The place had a cunning charm, mystery dwelt in every cranny, and yet it did not please me. The earth smelt heavy and raw; the roads were red underfoot; all was old, sorrowful, and uncanny. Compared with the fresh Highland glen I had left, where wind and sun and flying showers were never absent, all was chilly and dull and dread.7 

Buchan begins the story with the description of the hilly parish of the More, nicely setting the tone and putting the reader in the right frame of mind, then proceeds with the plot. The details of Ladlaw’s possession and haunting are chilling in their specificity. Best of all is Buchan’s skill at description. Readers who only know his work from his Richard Hannay novels will be surprised at how effectively Buchan describes the spooky landscape of the More.

“The Watcher by the Threshold” is a minor gem. 

Recommended Edition

Print: John Buchan, The Watcher by the Threshold.
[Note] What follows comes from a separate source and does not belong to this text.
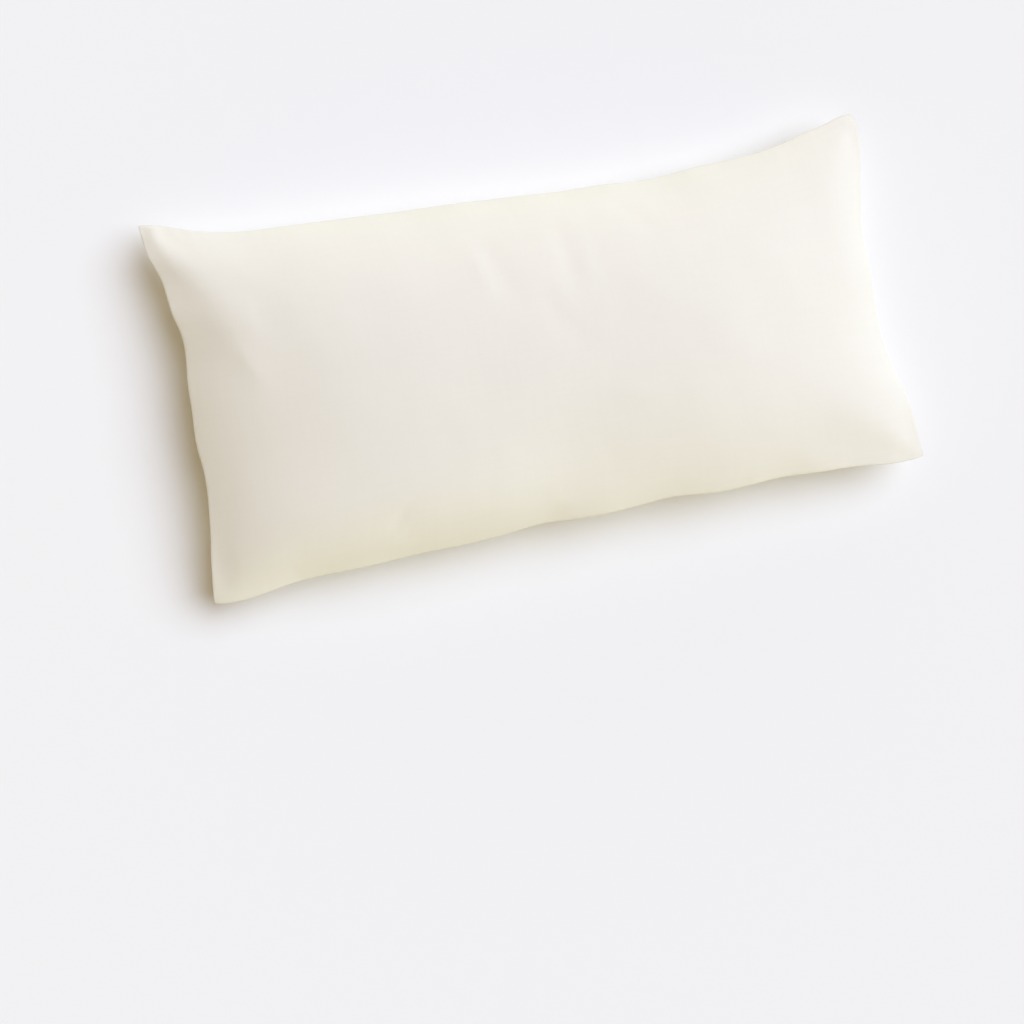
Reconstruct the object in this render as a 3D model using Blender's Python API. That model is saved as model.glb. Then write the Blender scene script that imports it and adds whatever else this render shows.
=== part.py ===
"""A filled pillowcase, one soft solid, lying on its back.

Two equal panels are sewn together all round with a plain turned seam. The
filling lifts the front panel into a crown and draws the four sides in
between the tips, so the seam is longer than the straight lines that join
them. The underside spreads out flat where it rests.

Metres, +X along the long side, +Y towards the top side, +Z up. The origin is
on the surface that the pillowcase rests on, under the middle of its outline.
"""

from collections import namedtuple
from math import exp, hypot, pi, sin

import bmesh
import bpy

# Driving dimensions.
TIP_SPAN_X = 0.797  # from tip to tip along the long sides, when filled
TIP_SPAN_Y = 0.396  # from tip to tip along the short sides, when filled
SEAM_HEIGHT = 0.058  # of the seam above the surface, at the middle of a side
TIP_HEIGHT = 0.044  # of the four tips above the surface
CROWN_RISE = 0.074  # of the crown above the seam
TIP_ROUNDING = 0.0035  # how far a tip is turned in from a sharp corner
SEAM_WAVE = 0.0014  # rise and fall of the puckered seam

# How full the crown is: a higher power is flatter in the middle and steeper
# near the seam.
CROWN_POWER_ALONG = 3.2
CROWN_POWER_ACROSS = 2.3
CROWN_FULLNESS = 0.80
REST_SPREAD = 1.55  # how far the underside flattens out on the surface

# How finely a panel is divided.
CELLS_ALONG = 58
CELLS_ACROSS = 30
EDGE_CROWDING = 0.55  # 0 is an even grid, 1 crowds its lines at the seam

CREAM = (0.855, 0.800, 0.690)
COTTON_ROUGHNESS = 0.9
SEWING_GAP = 1e-6  # points of the two rims this close are one point

# How far a side is drawn in from the straight line between its tips. along is
# the fraction of the side, from the left or from the top.
DrawnIn = namedtuple("DrawnIn", "along inward")
TOP_SIDE = (
    DrawnIn(0.00, 0.0000),
    DrawnIn(0.06, 0.0125),
    DrawnIn(0.13, 0.0260),
    DrawnIn(0.30, 0.0315),
    DrawnIn(0.50, 0.0365),
    DrawnIn(0.68, 0.0410),
    DrawnIn(0.78, 0.0345),
    DrawnIn(0.88, 0.0245),
    DrawnIn(0.95, 0.0100),
    DrawnIn(1.00, 0.0000),
)
BOTTOM_SIDE = (
    DrawnIn(0.00, 0.0000),
    DrawnIn(0.05, 0.0015),
    DrawnIn(0.12, 0.0080),
    DrawnIn(0.30, 0.0105),
    DrawnIn(0.48, 0.0150),
    DrawnIn(0.60, 0.0150),
    DrawnIn(0.72, 0.0118),
    DrawnIn(0.85, 0.0095),
    DrawnIn(0.93, 0.0035),
    DrawnIn(1.00, 0.0000),
)
LEFT_SIDE = (
    DrawnIn(0.00, 0.0000),
    DrawnIn(0.08, 0.0060),
    DrawnIn(0.17, 0.0175),
    DrawnIn(0.32, 0.0225),
    DrawnIn(0.42, 0.0205),
    DrawnIn(0.55, 0.0160),
    DrawnIn(0.68, 0.0170),
    DrawnIn(0.81, 0.0120),
    DrawnIn(0.90, 0.0060),
    DrawnIn(1.00, 0.0000),
)
RIGHT_SIDE = (
    DrawnIn(0.00, 0.0000),
    DrawnIn(0.10, 0.0020),
    DrawnIn(0.20, 0.0110),
    DrawnIn(0.32, 0.0200),
    DrawnIn(0.45, 0.0220),
    DrawnIn(0.60, 0.0270),
    DrawnIn(0.70, 0.0240),
    DrawnIn(0.80, 0.0120),
    DrawnIn(0.90, 0.0050),
    DrawnIn(1.00, 0.0000),
)

# The main folds of the front: soft ridges (lift above 0) and troughs (below
# 0), each along a straight line from one plan point to another.
Fold = namedtuple("Fold", "from_x from_y to_x to_y half_width lift")
FOLDS = (
    Fold(-0.390, 0.187, -0.327, 0.054, 0.016, 0.0034),  # from the top left tip
    Fold(-0.352, 0.165, -0.265, 0.090, 0.018, -0.0020),
    Fold(-0.326, 0.046, -0.300, -0.010, 0.011, 0.0016),
    Fold(-0.385, -0.186, -0.300, -0.145, 0.013, 0.0026),  # from the bottom left tip
    Fold(0.388, -0.187, 0.275, -0.110, 0.017, 0.0030),  # from the bottom right tip
    Fold(0.362, -0.181, 0.238, -0.151, 0.013, -0.0022),
    Fold(0.388, 0.187, 0.318, 0.095, 0.018, 0.0024),  # from the top right tip
    Fold(-0.077, 0.116, -0.055, 0.062, 0.011, 0.0016),  # short ones on the crown
    Fold(0.032, 0.108, 0.039, 0.050, 0.011, 0.0014),
    Fold(-0.024, 0.052, 0.008, -0.006, 0.013, -0.0014),
    Fold(0.020, -0.032, 0.080, -0.108, 0.016, -0.0014),
)


def along_table(table, along):
    """The drawn-in depth at a fraction of a side, on a smooth curve through its rows."""
    last = len(table) - 1
    here = max(i for i in range(last) if i == 0 or table[i].along <= along)

    def slope(i):
        low, high = table[max(i - 1, 0)], table[min(i + 1, last)]
        return (high.inward - low.inward) / (high.along - low.along)

    start, end = table[here], table[here + 1]
    step = end.along - start.along
    f = (along - start.along) / step
    return (
        (2 * f**3 - 3 * f**2 + 1) * start.inward
        + (f**3 - 2 * f**2 + f) * step * slope(here)
        + (3 * f**2 - 2 * f**3) * end.inward
        + (f**3 - f**2) * step * slope(here + 1)
    )


def plan_point(s, t):
    """Where a panel point lies in plan. s and t run from -1 to 1 across the flat panel."""
    from_left, from_top = (1 + s) / 2, (1 - t) / 2
    x = s * TIP_SPAN_X / 2
    x += (1 - from_left) * along_table(LEFT_SIDE, from_top)
    x -= from_left * along_table(RIGHT_SIDE, from_top)
    y = t * TIP_SPAN_Y / 2
    y -= (1 - from_top) * along_table(TOP_SIDE, from_left)
    y += from_top * along_table(BOTTOM_SIDE, from_left)
    tip = abs(s * t) ** 24
    return x - s * tip * TIP_ROUNDING, y - t * tip * TIP_ROUNDING


def seam_level(s, t):
    """The height of the seam, which droops at the tips and puckers a little along the sides."""
    tip = abs(s * t) ** 4
    pucker = sin(9 * pi * s + 0.6) * abs(t) ** 8 + sin(5 * pi * t + 1.1) * abs(s) ** 8
    return SEAM_HEIGHT - tip * (SEAM_HEIGHT - TIP_HEIGHT) + SEAM_WAVE * pucker * (1 - tip)


def fullness(s, t):
    """How far the filling parts the two panels: 0 at the seam, 1 in the middle."""
    along = 1 - abs(s) ** CROWN_POWER_ALONG
    across = 1 - abs(t) ** CROWN_POWER_ACROSS
    return (max(along, 0) * max(across, 0)) ** CROWN_FULLNESS


def fold_lift(x, y):
    """The height that the folds add at a plan point."""
    total = 0
    for fold in FOLDS:
        run_x, run_y = fold.to_x - fold.from_x, fold.to_y - fold.from_y
        length = hypot(run_x, run_y)
        along = ((x - fold.from_x) * run_x + (y - fold.from_y) * run_y) / length
        aside = ((x - fold.from_x) * run_y - (y - fold.from_y) * run_x) / length
        middle = 2 * along / length - 1
        total += fold.lift * exp(-((aside / fold.half_width) ** 2) - 2 * middle**4)
    return total


def front_point(s, t):
    x, y = plan_point(s, t)
    full = fullness(s, t)
    fade = min(1, 3 * full)
    return x, y, seam_level(s, t) + CROWN_RISE * full + fold_lift(x, y) * fade


def back_point(s, t):
    x, y = plan_point(s, t)
    sag = min(1, REST_SPREAD * fullness(s, t))
    return x, y, seam_level(s, t) * (1 - sag) ** 2


def crowded(even):
    """Moves an even grid line towards the seam, so that the steep flank has more lines."""
    return (1 - EDGE_CROWDING) * even + EDGE_CROWDING * sin(even * pi / 2)


def add_panel(sewn, place, facing):
    """Adds one panel as a grid and moves its points to where the filling puts them."""
    grid = bmesh.ops.create_grid(sewn, x_segments=CELLS_ALONG, y_segments=CELLS_ACROSS, size=1)
    for vert in grid["verts"]:
        vert.co = place(crowded(vert.co.x), crowded(vert.co.y))
    faces = list({face for vert in grid["verts"] for face in vert.link_faces})
    if facing < 0:
        bmesh.ops.reverse_faces(sewn, faces=faces)


def centre_in_plan(sewn):
    """Puts the middle of the uneven outline over the origin."""
    xs = [vert.co.x for vert in sewn.verts]
    ys = [vert.co.y for vert in sewn.verts]
    aside = (-(min(xs) + max(xs)) / 2, -(min(ys) + max(ys)) / 2, 0)
    bmesh.ops.translate(sewn, vec=aside, verts=sewn.verts)


def cotton_material():
    material = bpy.data.materials.new("cream_cotton")
    material.use_nodes = True
    shader = material.node_tree.nodes["Principled BSDF"]
    shader.inputs["Base Color"].default_value = (*CREAM, 1)
    shader.inputs["Roughness"].default_value = COTTON_ROUGHNESS
    shader.inputs["Metallic"].default_value = 0
    material.diffuse_color = (*CREAM, 1)
    return material


def build_pillowcase():
    """Sews the front panel to the back panel along their rims."""
    sewn = bmesh.new()
    add_panel(sewn, front_point, 1)
    add_panel(sewn, back_point, -1)
    bmesh.ops.remove_doubles(sewn, verts=sewn.verts, dist=SEWING_GAP)
    centre_in_plan(sewn)
    mesh = bpy.data.meshes.new("pillowcase")
    sewn.to_mesh(mesh)
    sewn.free()
    mesh.shade_smooth()
    mesh.materials.append(cotton_material())
    pillowcase = bpy.data.objects.new("pillowcase", mesh)
    bpy.context.scene.collection.objects.link(pillowcase)


def main():
    for leftover in list(bpy.data.objects):
        bpy.data.objects.remove(leftover)
    build_pillowcase()


main()
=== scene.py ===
from math import radians

import bpy
import numpy as np
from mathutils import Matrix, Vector, noise


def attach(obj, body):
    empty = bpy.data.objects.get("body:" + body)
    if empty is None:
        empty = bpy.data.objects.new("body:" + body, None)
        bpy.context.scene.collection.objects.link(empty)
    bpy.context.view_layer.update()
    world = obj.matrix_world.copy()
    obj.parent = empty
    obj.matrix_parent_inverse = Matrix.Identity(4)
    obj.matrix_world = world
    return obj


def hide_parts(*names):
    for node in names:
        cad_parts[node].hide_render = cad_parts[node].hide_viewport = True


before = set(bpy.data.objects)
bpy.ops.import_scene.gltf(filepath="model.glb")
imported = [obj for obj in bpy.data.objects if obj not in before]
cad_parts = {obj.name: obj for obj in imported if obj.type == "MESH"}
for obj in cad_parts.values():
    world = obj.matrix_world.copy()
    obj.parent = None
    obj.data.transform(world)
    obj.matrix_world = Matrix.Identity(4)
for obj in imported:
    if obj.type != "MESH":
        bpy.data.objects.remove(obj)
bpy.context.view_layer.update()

# metres throughout: +X along the long side, +Y towards the top side, +Z up from
# the floor; s and t are a point's place in its flat panel, from -1 to 1


class Number:
    # a number in a material: sums on it add Math nodes

    def __init__(self, nodes, socket):
        self.nodes = nodes
        self.socket = socket

    def worked(self, operation, *others):
        return self.nodes.worked(operation, self, *others)

    def __add__(self, other):
        return self.worked("ADD", other)

    __radd__ = __add__

    def __sub__(self, other):
        return self.worked("SUBTRACT", other)

    def __rsub__(self, other):
        return self.nodes.worked("SUBTRACT", other, self)

    def __mul__(self, other):
        return self.worked("MULTIPLY", other)

    __rmul__ = __mul__

    def __truediv__(self, other):
        return self.worked("DIVIDE", other)

    def smaller(self, other):
        return self.worked("MINIMUM", other)

    def larger(self, other):
        return self.worked("MAXIMUM", other)

    def power(self, exponent):
        return self.worked("POWER", exponent)

    def sine(self):
        return self.worked("SINE")

    def size(self):
        return self.worked("ABSOLUTE")

    def parity(self):
        # 1 and -1 in turn, one for each whole step
        return 1 - 2 * self.worked("FLOOR").worked("FLOORED_MODULO", 2)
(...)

Ashcroft, BC: Ash-Tree Press, 2005.

Online: https://catalog.hathitrust.org/Record/000585974

 

1 John Buchan, “The Watcher by the Threshold,” in The Watcher by the Threshold (New York: George H. Doran, 1917), 158.

2 Buchan, “The Watcher by the Threshold,” 159.

3 Buchan, “The Watcher by the Threshold,” 149.

4 Buchan, “The Watcher by the Threshold,” 169.

5 Buchan, “The Watcher by the Threshold,” 187.

6 Buchan, “The Watcher by the Threshold,” 201.

7 Buchan, “The Watcher by the Threshold,” 139.